For secure metastore, patch is ready to use. You may want to try it out.
Hope it helps,
On Sat, Nov 10, 2012 at 7:39 PM, Manish Malhotra <
[EMAIL PROTECTED]> wrote:
> Thanks Ashutosh,
> For quick reply.
> 1. For non-secure MetaServer: I'm wondering if I add LoadBalancer like
> HAProxy in between then we don't need to handle the failover at the Thrift
> client side.
> So, If I use LB in between Thrift Client and MetaServer, then it should be
> good to use ?
> May be I'm missing something, but I'll check out the code and see what is
> the status of the patch and what additional work is required.
> 2. For Secure MetaServer: I need to dig further into code, and then will
> ask more questions if required.
> I believe storing token into DB patch is available for review but not
> available as the one which is ready to use. Or I can try out that patch
> when using the secured one?
> Again thanks your help !!
> On Thu, Nov 8, 2012 at 9:39 AM, Ashutosh Chauhan <[EMAIL PROTECTED]>wrote:
>> Hi Manish,
>> Your understanding is mostly correct, though there is one additional bit.
>> MetastoreClient in current incarnation don't automatically reconnect in
>> case connection gets dropped for a connected session. As a result, it won't
>> failover active connections. New connections would be fine. Fortunately,
>> though there is a work in progress for this on :
>> https://issues.apache.org/jira/browse/HIVE-3400 In case you want to help
>> out you should help there.
>> For secure case, as you pointed out you additionally need ZooKeeper to
>> store security tokens. So, you need to bring up a ZK cluster.

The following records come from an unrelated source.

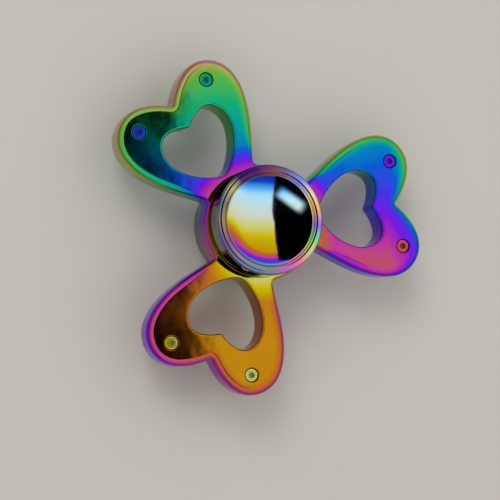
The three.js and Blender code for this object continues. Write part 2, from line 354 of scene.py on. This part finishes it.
def cap_film(name):
    """Plating on a finger cap. Across the dish the film runs from thin to thick, with a quick rise near one side of
    its edge. Round the rim the colour runs through a ramp that is partly the film's colours and partly painted
    reflection, and the wall below takes a plain grey-green painted reflection."""
    material, tree, place = new_material(name)
    x, y, z = tree.split(place)
    up = tree.along(place, THICKER) / MM
    side = tree.along(place, SIDEWAYS) / MM
    radius = (x * x + y * y).math("SQRT") / MM
    wander = tree.noise(place, 70.0, 2.0) - 0.5
    lean = (up * -0.1 - side * 0.01).math("MAXIMUM", 0.0)
    level = 0.35 - up * 0.0128 - up.between(6, 10) * 0.1 + up.between(1, -4) * 0.05
    dish = level + side.between(-5, -10) * 0.04 + radius.between(7.2, 10.6) * lean * 0.42 + wander * 0.03
    turn = up.math("ARCTAN2", side) / TAU + 0.5
    # partly painted reflection: the rim ramp holds painted highlights and dark reflections as well as film colours
    round_rim = tree.ramp(turn + wander * 0.02, [(place, linear(rgb)) for place, rgb in RIM])
    across_rim = film_colour(tree, 0.66 + (radius - 11.3) * 0.16 + wander * 0.05)
    rim = tree.mix(0.15, round_rim, across_rim)
    below = z.math("ABSOLUTE") / MM
    # painted reflection: below the rim the colour turns to the side wall's painted grey-green
    rim = tree.mix(below.smooth(RIM_TOP - 0.8, RIM_TOP - 2.4), rim, linear(SIDE_WALL_REFLECTION))
    colour = tree.mix(radius.smooth(9.7, 10.4), film_colour(tree, dish), rim)
    inputs = {"Base Color": colour, "Metallic": 1.0, "Roughness": polish_marks(tree, place, 0.025, 0.08)}
    finish_shader(tree, inputs, casting_waves(tree, place, 0.05))
    return material


def screw_film():
    """Plating on the lobe screws: thinner than on the rotor round them. Their sockets are rougher, and their colour
    is darkened there as painted shade.
    """
    material, tree, place = new_material("screw_plating")
    height = tree.split(place)[2] / MM
    speckle = tree.noise(place, 400.0, 2.0) - 0.5
    socket_shade_and_dullness = 1.0 - height.smooth(FACE - 0.7, FACE - 0.3)
    thinner = 0.09 - (tree.along(place, THICKER) / MM).between(12, 28) * 0.05
    plating = film_colour(tree, wing_thickness(tree, place) - thinner + speckle * 0.08)
    # painted shade: inside the socket the colour is darkened towards a near black (38, 34, 40)
    colour = tree.mix(socket_shade_and_dullness * 0.6, plating, linear((38, 34, 40)))
    # the same mask makes the socket rougher, a real dull finish
    rough = polish_marks(tree, place, 0.1, 0.24) + socket_shade_and_dullness * 0.25
    finish_shader(tree, {"Base Color": colour, "Metallic": 1.0, "Roughness": rough}, casting_waves(tree, place, 0.04))
    return material


def steel(name, rgb, low, high, ring_marks):
    """Bright steel, with a roughness from low to high. Turned pieces show fine marks that follow the spin
    axis, closer together where ring_marks is larger."""
    material, tree, place = new_material(name)
    x, y, z = tree.split(place)
    radius = (x * x + y * y).math("SQRT")
    across = tree.wire("ShaderNodeCombineXYZ", None, {0: radius * ring_marks, 1: z * ring_marks, 2: x * 2.0})
    marks = tree.noise(across, 60.0, 3.0, 0.6)
    soil = tree.noise(place, 400.0, 3.0).smooth(0.5, 0.75)
    colour = tree.mix(soil * 0.3, rgb, [c * 0.55 for c in rgb[:3]] + [1.0])
    rough = marks * (high - low) + low + soil * 0.08
    bump = tree.wire("ShaderNodeBump", None, {"Strength": 0.15, "Distance": 0.00005, "Height": marks})
    finish_shader(tree, {"Base Color": colour, "Metallic": 1.0, "Roughness": rough}, bump)
    return material


def cage_nylon(rgb):
    """Moulded nylon: dull, faintly mottled, with a fine grain."""
    material, tree, place = new_material("cage_nylon")
    grain = tree.noise(place, 3000.0, 2.0)
    mottle = tree.noise(place, 350.0, 2.0)
    colour = tree.mix(mottle, rgb, [c * 1.6 for c in rgb[:3]] + [1.0])
    bump = tree.wire("ShaderNodeBump", None, {"Strength": 0.3, "Distance": 0.00003, "Height": grain})
    finish_shader(tree, {"Base Color": colour, "Roughness": grain * 0.2 + 0.42}, bump)
    return material


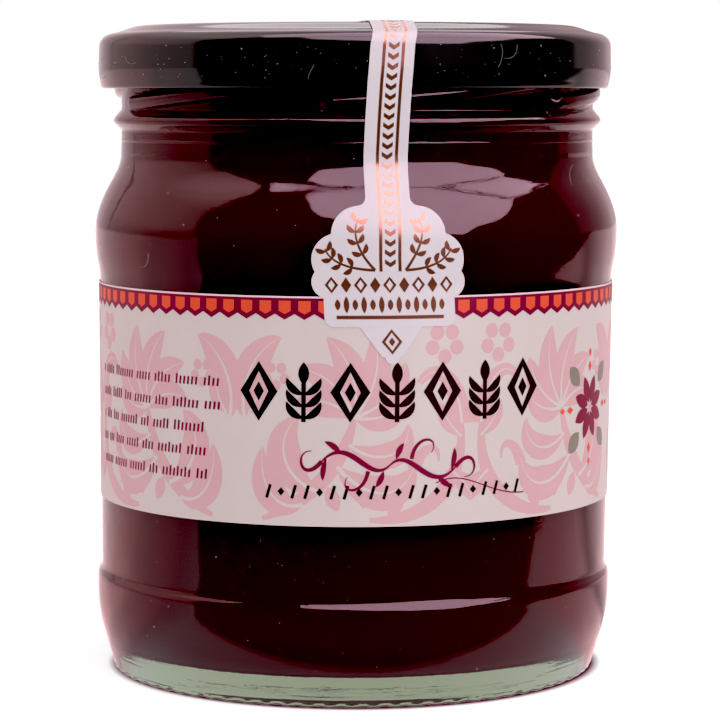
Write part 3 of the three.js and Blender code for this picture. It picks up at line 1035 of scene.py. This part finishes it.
def dust_shape():
    """Specks that have settled on the glass and the lid's wall."""
    bm = bmesh.new()
    draw = random.Random(DUST_SEED)
    for face, heights, count in DUSTY:
        for _ in range(count):
            place = face(draw.uniform(-DUST_WIDE, DUST_WIDE), draw.uniform(*heights), 0.02)
            r = 0.03 + 0.1 * draw.random() ** 3
            turn = Matrix.Rotation(draw.uniform(0, math.tau), 4, draw.choice("XYZ"))
            size = Matrix.Diagonal((r, r * draw.uniform(0.5, 1), r * 0.6, 1))
            matrix = Matrix.Translation(place) @ turn @ size
            bmesh.ops.create_icosphere(bm, subdivisions=1, radius=1, matrix=matrix)
    return bm


def lint_print(face, heights, seed):
    """Short curled fibres."""
    lint = Print(face, 0.06)
    draw = random.Random(seed)
    low_z, high_z = heights
    for _ in range(FIBRES):
        x = draw.uniform(-LINT_WIDE, LINT_WIDE)
        z = draw.uniform(low_z + FIBRE_STEP, high_z - FIBRE_STEP)
        controls = [(x, z)]
        way = draw.uniform(0, math.tau)
        for _ in range(3):
            way += draw.uniform(0.3, 1.1)
            x += FIBRE_STEP * math.cos(way)
            z = min(max(z + FIBRE_STEP * math.sin(way), low_z), high_z)
            controls.append((x, z))
        lint.stroke(controls, even(FIBRE_HALF), columns=16, rows=1)
    return lint


# ---------------------------------------------------------------- finishes


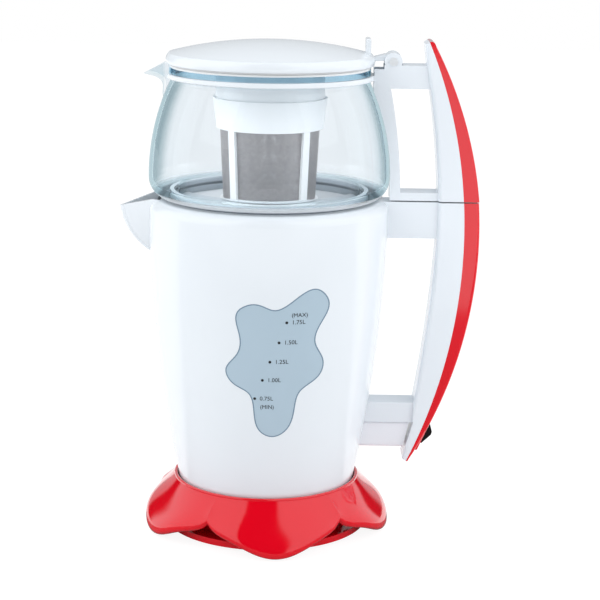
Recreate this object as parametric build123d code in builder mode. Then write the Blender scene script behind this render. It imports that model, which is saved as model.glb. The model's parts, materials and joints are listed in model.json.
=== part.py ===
"""Electric tea maker: a glass teapot on a jug kettle, on a five-petal cordless base.

Axis of the kettle on Z, feet on z = 0, handles towards +X, spouts towards -X, front towards -Y.
"""
import os
from math import cos, radians, sin, sqrt

from build123d import *

os.makedirs("parts", exist_ok=True)

# --- heights above the table -------------------------------------------------
FOOT_H = 3.0
PETAL_LOW_Z = 1.2
NOTCH_Z = 19.6
DECK_Z = 25.0
RIM_Z = 38.5
HEATER_Z = 70.0
SEAM_Z = 79.5
DECK_TOP_Z = 242.0
SEAT_H = 5.0
BULGE_H = 15.0
NECK_H = 82.0
LIP_H = 10.0
LID_LIFT = 3.0
LID_H = 16.0
SEAT_TOP_Z = DECK_TOP_Z + SEAT_H
BULGE_Z = DECK_TOP_Z + BULGE_H
NECK_Z = DECK_TOP_Z + NECK_H
GLASS_TOP_Z = NECK_Z + LIP_H
LID_EDGE_Z = GLASS_TOP_Z + LID_LIFT
LID_TOP_Z = LID_EDGE_Z + LID_H

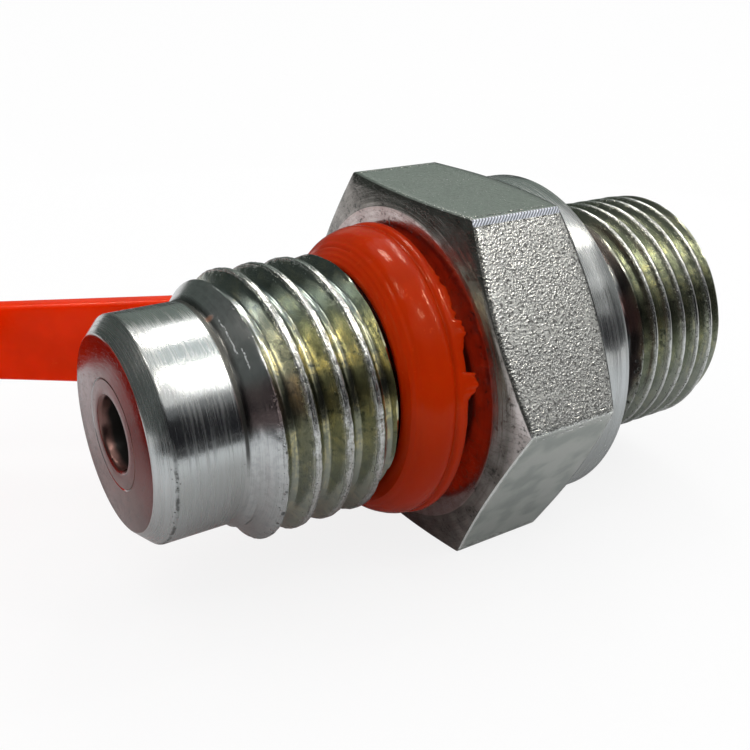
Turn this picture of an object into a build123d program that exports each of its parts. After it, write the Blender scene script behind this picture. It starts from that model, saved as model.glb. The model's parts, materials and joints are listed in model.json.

But, if you
>> think dedicating 3 nodes for ZK for metastore is an overhead then you would
>> need https://issues.apache.org/jira/browse/HIVE-3255 With that patch,
>> tokens are stored in same backend db, so there would be no need to bring up
>> ZK cluster.
>> Hopefully, both of these patches gets in for 0.10 release.
>> On Wed, Nov 7, 2012 at 11:28 PM, Manish Malhotra <
>> [EMAIL PROTECTED]> wrote:
>>> I need to build a failover/LB solution for Hive Services.
>>> MySQL DB is fine, and can work out.
>>> But for Hive Metastore Service, can I simply put the Load Balancer like
>>> HA Proxy etc. in between the client and achieve this.
>>> Thrift Servers and default stateless, not sure about hive one.
>>> I red very few comments on this problem.
>>> Similar approach blogged at :
>>> Very Imp from HCatalog mailing thread:
>>> http://mail-archives.apache.org/mod_mbox/incubator-hcatalog-user/201109.mbox/%[EMAIL PROTECTED]%3E
>>> As per this mailing thread, if security is used in HIVE thrift meta
>>> server then need to do more modification in the server as it maintain the
>>> token of user for that session. (user connection).
>>> Please help me to move forward on this problem and please verify if my
>>> understanding is correct or not on the above 2 blogs / mail.
>>> Is there any initial work done under HCatalog or Hive, which I can look
>>> into and extend / patch.